France has dispatched a boat with a mini-submarine, the Nautile, aboard. This is expected to arrive at the crash site on Wednesday. The Nautile is 8m long and 2.7m wide and can operate at a depth of 6,000m. It can carry a crew of three, and has oxygen to last up to eight hours underwater. As well as cameras and powerful lights, the sub is equipped with two grappling arms and it can also carry a tiny robot probe, which can be used to explore inaccessible and dangerous wreckage. The Nautile is best known for diving to the sunken liner, Titanic.

Remote Operated Vehicle: These are highly sophisticated yet robust underwater vehicles that can operate at depths up to 6,000m. They have video and powerful lights to illuminate the gloomy deep waters that they operate in. They can also have mechanical arms attached that allow the ROV to pick up bits of debris or attach straps to enable a ship's winch to lift the item to the surface. Phoenix International says it has raised a portion of an Israeli submarine weighing 3,600kg from a depth of 3,000m. The US navy has raised an entire helicopter from a depth of 6,000m.

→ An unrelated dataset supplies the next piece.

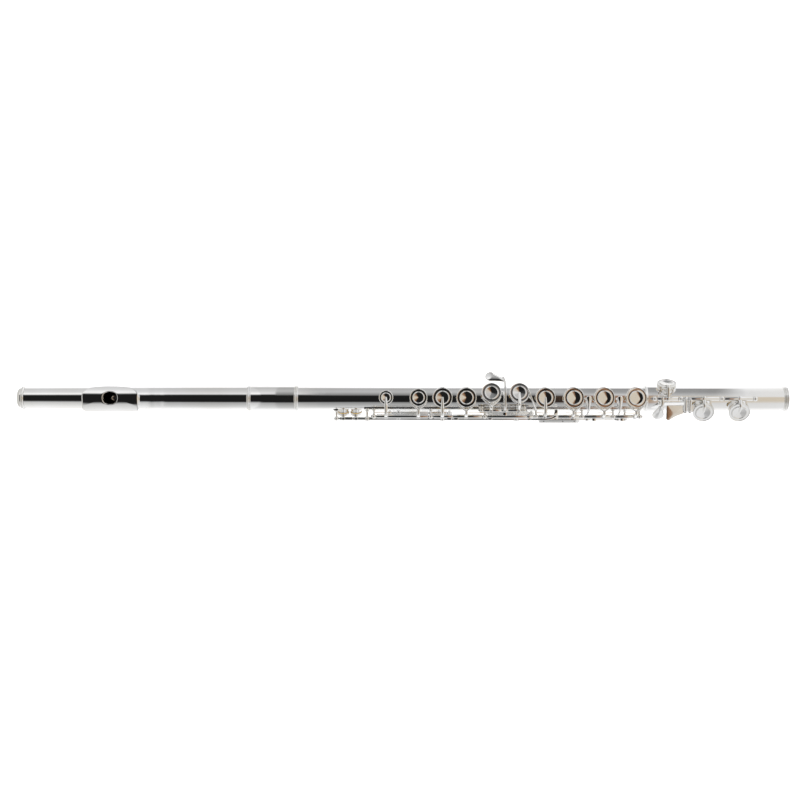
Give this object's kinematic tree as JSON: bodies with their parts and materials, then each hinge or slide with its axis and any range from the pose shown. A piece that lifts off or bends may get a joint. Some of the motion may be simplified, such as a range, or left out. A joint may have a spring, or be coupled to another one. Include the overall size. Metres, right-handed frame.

Other devices which can be used in underwater searches include:

Bathymetric survey: This is a sonar device placed beneath a ship that would sail in a designated pattern over an area to map the seabed. It "looks" straight down to produce a 3-D map of the seabed but typically operates up to a depth of 1,000m

Side Scan Sonar: Once the pinger is located, a more detailed survey of the area can be carried out. The SSS is a cigar-shaped tube that is towed by a ship to map the seabed in a designated pattern. It can operate at depths up to 4,000m.